- Twilio CEO Jeff Lawson spoke to Business Insider Australia on his first tour of the company’s Sydney and Melbourne offices.
- The cloud communications provider listed on the New York Stock Exchange in 2016 and has enjoyed a “wild ride” on the market since.
- Fellow enterprise software provider Slack will list directly on the NYSE in June this year.
You only need to look at Uber to know that initial public offerings (IPOs) can be fraught with danger. The ridesharing app logged the biggest first-day dollar loss in US IPO history in May, following a similarly lacklustre performance by its rival Lyft, which listed on the New York Stock Exchange just two months earlier.
Cloud communications provider Twilio is one of these B2B Silicon Valley players that knows the rollercoaster nature of retail capital raising all too well.
The company — which provides call, SMS and digital messaging services to app developers —listed on the NYSE in June 2016 at US$15 a share in what Business Insider at the time called “the hottest tech IPO of 2016”.
Its stock rose to $US70.96 in October of that year before falling back to $US26 per share in May 2017. On Tuesday, Twilio is priced at US$133.90 per share and has a market capitalisation of $16.9 billion, according to Bloomberg.
Speaking to Business Insider Australia on his first visit to Australia since launching down under in April 2018, Twilio founder and CEO Jeff Lawson reflected on the wild ride.
Business Insider Australia asked Lawson what advice he has for other B2B software companies planning to go public — like Slack, for example, which filed its paperwork to list directly on the NYSE on April 26.
Here’s what he said.
Talent, not popularity, wins the stockmarket game
Benjamin Graham, the father of ‘value investing’ and mentor to Warren Buffett, famously said in the short-term the stockmarket is like a “voting machine” which tallies individual votes, but in the long-term is a “weighing machine” which measures substance.
Lawson has his own version:
“In the short-term, the market is like a popularity contest, but in the long-term it’s a talent show,” he says.
Companies planning to go public need to try to focus on the long-term, even though the market has an implicit “short-term dynamic” which can be distracting with its focus on minute-to-minute and second-to-second changes, Lawson says.
“Focus on the customers, focus on building a good business, everything else will work itself out. I’m confident of that,” he adds.
Keep it real when pitching investors
His second piece of advice is regarding a situation that gets tech entrepreneurs into hot water, Lawson says.
“Where CEOs and entrepreneurs get into trouble … is when they promise things to investors that aren’t really what they want to do and how they want to run the company, and then they get in a jam,” he says.
Instead, you need to be straight with investors, whether private or public, institutional or retail, he says.
“Tell investors how it is,” he says. “Tell them how you are going to run the business, and then run the business that way.”
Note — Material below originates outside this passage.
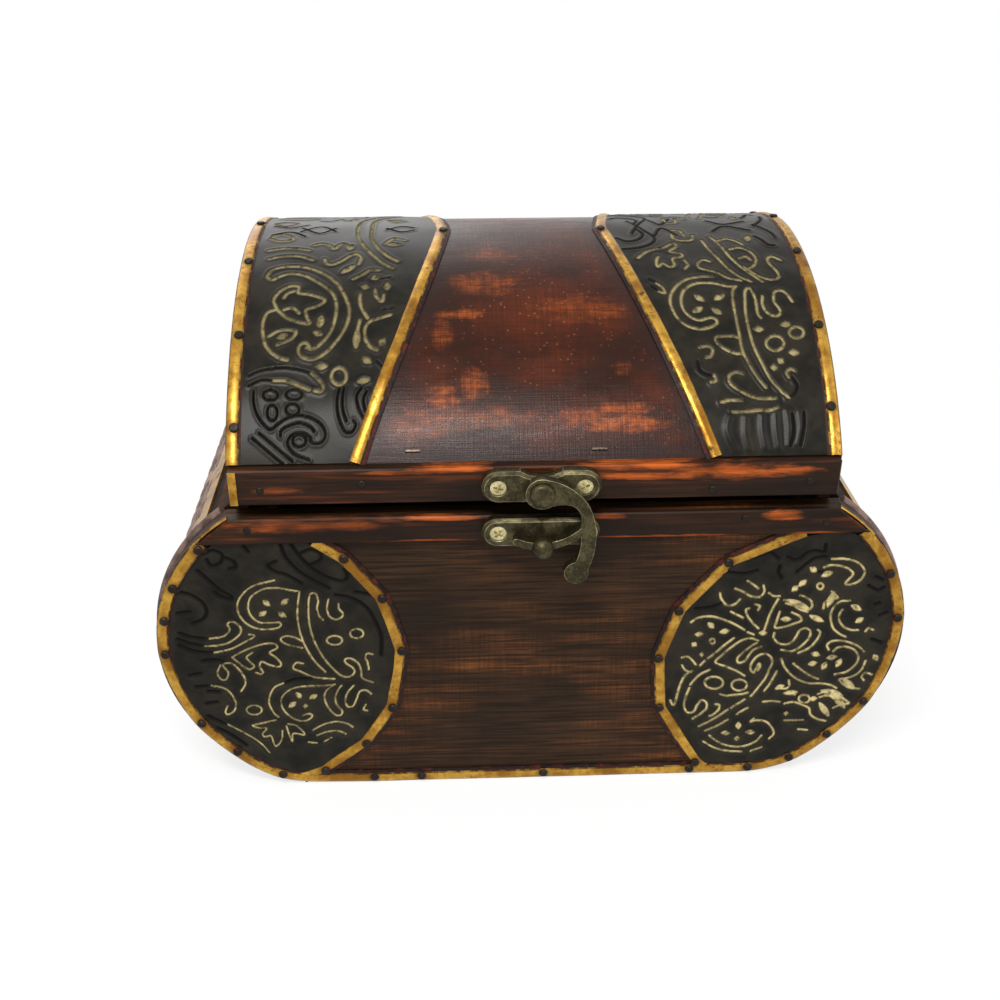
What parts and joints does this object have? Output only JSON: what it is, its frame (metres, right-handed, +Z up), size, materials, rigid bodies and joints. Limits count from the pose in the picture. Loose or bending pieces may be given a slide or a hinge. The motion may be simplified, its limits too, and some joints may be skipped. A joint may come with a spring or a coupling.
{
  "type": "trinket box",
  "caption": "Keepsake box with a bulging wooden body, woven ends, a barrel lid on hinges, embossed leather patches, brass edging and a swing hook latch.",
  "frame": {"origin": "middle of the flat base, on the surface that the box stands on", "axes": "+X to the viewer's right, +Y from the latch to the hinges, +Z up"},
  "size_m": [0.19, 0.1588, 0.1305],
  "materials": {
    "board_wood": "stained, satin, fine level grain",
    "rail_wood": "stained, satin, burnt orange streaks",
    "lid_wood": "reddish mahogany stain, satin, orange mottling",
    "leather": "embossed, rubbed beige on the high lines",
    "brass_trim": "aged, with dark patina spots",
    "nails": "dark olive patina",
    "wicker": "flat woven strips, grey brown",
    "cane": "round cane, grey brown",
    "liner": "matt dark cloth",
    "latch_bronze": "antique bronze, bright at the edges",
    "screw_brass": "pale brass",
    "hinge_brass": "antique bronze"
  },
  "bodies": {
    "box": {"back_board": "board_wood", "back_leather_left": "leather", "back_leather_right": "leather", "back_outline_trim": "brass_trim", "back_patch_trim_left": "brass_trim", "back_patch_trim_right": "brass_trim", "back_rail": "rail_wood", "back_rail_brads": "nails", "back_trim_nails": "nails", "bottom_board": "board_wood", "cane_roll_back_left": "cane", "cane_roll_back_right": "cane", "cane_roll_front_left": "cane", "cane_roll_front_right": "cane", "end_liner_left": "liner", "end_liner_right": "liner", "front_board": "board_wood", "front_leather_left": "leather", "front_leather_right": "leather", "front_outline_trim": "brass_trim", "front_patch_trim_left": "brass_trim", "front_patch_trim_right": "brass_trim", "front_rail": "rail_wood", "front_rail_brads": "nails", "front_trim_nails": "nails", "hinge_leaf_lower_left": "hinge_brass", "hinge_leaf_lower_right": "hinge_brass", "hinge_pin_left": "hinge_brass", "hinge_pin_right": "hinge_brass", "hinge_screws_lower": "hinge_brass", "keeper_knob": "latch_bronze", "keeper_plate": "latch_bronze", "keeper_screws": "screw_brass", "side_rail_left": "rail_wood", "side_rail_right": "rail_wood", "side_strip_left": "brass_trim", "side_strip_right": "brass_trim", "woven_end_left": "wicker", "woven_end_right": "wicker"},
    "lid": {"lid_back_rail": "rail_wood", "lid_dome": "lid_wood", "lid_end_left": "lid_wood", "lid_end_right": "lid_wood", "lid_end_trim_left": "brass_trim", "lid_end_trim_right": "brass_trim", "lid_front_rail": "rail_wood", "lid_leather_left": "leather", "lid_leather_right": "leather", "lid_rail_brads": "nails", "lid_trim_nails": "nails", "lid_waist_trim_left": "brass_trim", "lid_waist_trim_right": "brass_trim", "latch_plate": "latch_bronze", "latch_rivet": "latch_bronze", "latch_screws": "screw_brass", "hinge_leaf_upper_left": "hinge_brass", "hinge_leaf_upper_right": "hinge_brass", "hinge_screws_upper": "hinge_brass"},
    "hook": {"swing_hook": "latch_bronze"}
  },
  "joints": [
    {"name": "lid_hinge", "type": "hinge", "parent": "box", "child": "lid", "pos_m": [0, 0.0732, 0.0833], "axis": [-1, 0, 0], "range_deg": [0, 110]},
    {"name": "hook_swing", "type": "hinge", "parent": "lid", "child": "hook", "pos_m": [0.0009, -0.07592, 0.0897], "axis": [0, -1, 0], "range_deg": [0, 130]}
  ]
}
This means fighting back against the advice of investment bankers and others who may recommend using language that might not be an accurate reflection of your vision for the company.
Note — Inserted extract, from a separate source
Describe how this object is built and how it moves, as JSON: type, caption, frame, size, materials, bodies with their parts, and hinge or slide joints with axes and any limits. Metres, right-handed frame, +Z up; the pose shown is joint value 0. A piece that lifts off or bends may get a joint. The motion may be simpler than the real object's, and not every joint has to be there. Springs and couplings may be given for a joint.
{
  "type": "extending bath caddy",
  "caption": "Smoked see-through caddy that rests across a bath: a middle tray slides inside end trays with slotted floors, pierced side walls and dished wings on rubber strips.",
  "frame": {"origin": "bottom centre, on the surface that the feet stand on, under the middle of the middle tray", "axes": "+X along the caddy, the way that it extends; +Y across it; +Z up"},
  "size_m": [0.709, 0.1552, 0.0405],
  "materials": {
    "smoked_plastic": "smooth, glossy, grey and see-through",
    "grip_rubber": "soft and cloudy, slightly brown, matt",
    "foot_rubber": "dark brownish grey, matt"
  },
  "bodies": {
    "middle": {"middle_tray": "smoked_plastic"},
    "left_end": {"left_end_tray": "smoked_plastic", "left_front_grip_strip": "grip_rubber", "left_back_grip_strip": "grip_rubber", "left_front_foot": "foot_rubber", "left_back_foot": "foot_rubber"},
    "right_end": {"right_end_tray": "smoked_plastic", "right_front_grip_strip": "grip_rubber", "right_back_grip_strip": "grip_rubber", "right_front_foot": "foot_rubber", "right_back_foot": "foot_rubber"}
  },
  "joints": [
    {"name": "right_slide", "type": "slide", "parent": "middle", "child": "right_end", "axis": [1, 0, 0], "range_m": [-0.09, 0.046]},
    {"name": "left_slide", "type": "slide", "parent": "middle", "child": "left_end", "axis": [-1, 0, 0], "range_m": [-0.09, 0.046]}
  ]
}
“Every company gets the investors it deserves,” he says. “If you promise things and you get investors that want you to be a different kind of company, you’re in trouble. You want investors that like the business you’re building.”
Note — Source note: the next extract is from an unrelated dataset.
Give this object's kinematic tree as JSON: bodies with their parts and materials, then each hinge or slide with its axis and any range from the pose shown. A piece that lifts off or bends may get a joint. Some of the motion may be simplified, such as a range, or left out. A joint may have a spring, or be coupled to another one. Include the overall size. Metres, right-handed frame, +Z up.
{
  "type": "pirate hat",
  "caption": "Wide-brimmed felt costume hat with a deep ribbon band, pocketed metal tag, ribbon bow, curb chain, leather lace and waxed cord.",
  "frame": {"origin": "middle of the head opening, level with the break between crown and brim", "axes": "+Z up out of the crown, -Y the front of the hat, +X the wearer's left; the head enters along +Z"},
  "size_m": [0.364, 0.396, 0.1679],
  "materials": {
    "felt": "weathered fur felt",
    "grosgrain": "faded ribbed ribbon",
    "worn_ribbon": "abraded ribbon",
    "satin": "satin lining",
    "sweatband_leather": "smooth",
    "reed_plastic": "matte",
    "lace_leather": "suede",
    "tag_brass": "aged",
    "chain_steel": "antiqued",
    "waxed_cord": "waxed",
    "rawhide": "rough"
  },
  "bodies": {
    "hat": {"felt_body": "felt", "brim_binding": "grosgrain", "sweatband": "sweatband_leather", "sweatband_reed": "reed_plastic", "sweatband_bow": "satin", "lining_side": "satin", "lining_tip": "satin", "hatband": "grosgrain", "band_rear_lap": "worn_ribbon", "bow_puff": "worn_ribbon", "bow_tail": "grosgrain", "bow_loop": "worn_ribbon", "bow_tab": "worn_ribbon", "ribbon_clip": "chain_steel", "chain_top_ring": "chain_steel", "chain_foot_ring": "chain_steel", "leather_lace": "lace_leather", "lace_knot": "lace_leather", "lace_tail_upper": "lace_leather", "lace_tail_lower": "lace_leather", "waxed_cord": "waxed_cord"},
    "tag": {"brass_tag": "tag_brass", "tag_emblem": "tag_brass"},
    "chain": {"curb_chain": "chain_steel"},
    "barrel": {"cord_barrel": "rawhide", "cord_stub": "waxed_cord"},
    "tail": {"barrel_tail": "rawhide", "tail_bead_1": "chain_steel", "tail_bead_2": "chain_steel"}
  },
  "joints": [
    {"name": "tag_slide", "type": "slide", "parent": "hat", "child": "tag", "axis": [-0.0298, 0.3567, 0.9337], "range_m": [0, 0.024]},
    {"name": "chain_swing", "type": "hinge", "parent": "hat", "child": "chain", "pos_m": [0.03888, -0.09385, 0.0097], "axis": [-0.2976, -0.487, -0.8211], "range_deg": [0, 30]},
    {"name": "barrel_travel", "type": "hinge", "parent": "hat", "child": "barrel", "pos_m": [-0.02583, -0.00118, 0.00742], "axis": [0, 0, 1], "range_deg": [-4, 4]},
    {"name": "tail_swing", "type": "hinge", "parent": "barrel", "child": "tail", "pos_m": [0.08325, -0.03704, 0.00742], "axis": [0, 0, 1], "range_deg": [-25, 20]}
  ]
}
Lawson has a decent track record when it comes to being straight with investors.
In May 2017, during one of the lower points on Twilio’s stock price rollercoaster, Lawson told analysts about the impact its then-largest customer Uber was having on the bottom line. He warned investors that future revenue could be hit by the ride-sharing pioneer’s decision to move some of its communication activity in-house.
The downlow on distribution Down Under
Although Lawson is happy to provide advice and straight-talk investors, he is a little more tight-lipped when it comes to Twilio’s Australian footprint.
In April 2018, Twilio Australia country manager Richard Watson told the Australian Financial Review the cloud communications company planned to grow its customer base in Australia by 100% by the end of 2018.
Asked by Business Insider Australia whether that explicit target was reached, Lawson’s response was clandestine.
“I can’t go through any of the internal metrics that we have but I can tell you we are very happy with the progress,” he says.
That progress has included signing some big name clients in Australia including Atlassian, AirTasker, Lendi, Aussie Bum and Domino’s.
Lawson also claims to have inked deals with “two of the top five banks in Australia” — though he declined to name names — as well as “50% of Australian insurance companies”.
For a company in the business of communications, and actively promoting the idea of telling it “how it is”, the detail of Twilio’s Australian push remains a little shadowy. But what is clear is Lawson’s unriddled optimism about his company’s prospects, both in Australia and abroad.
“We’re really excited about the growth,” he says. “It’s going great so far.”
By June 2022, three years out from its slated listing next month, Slack will no doubt be hoping to sing a similarly merry tune.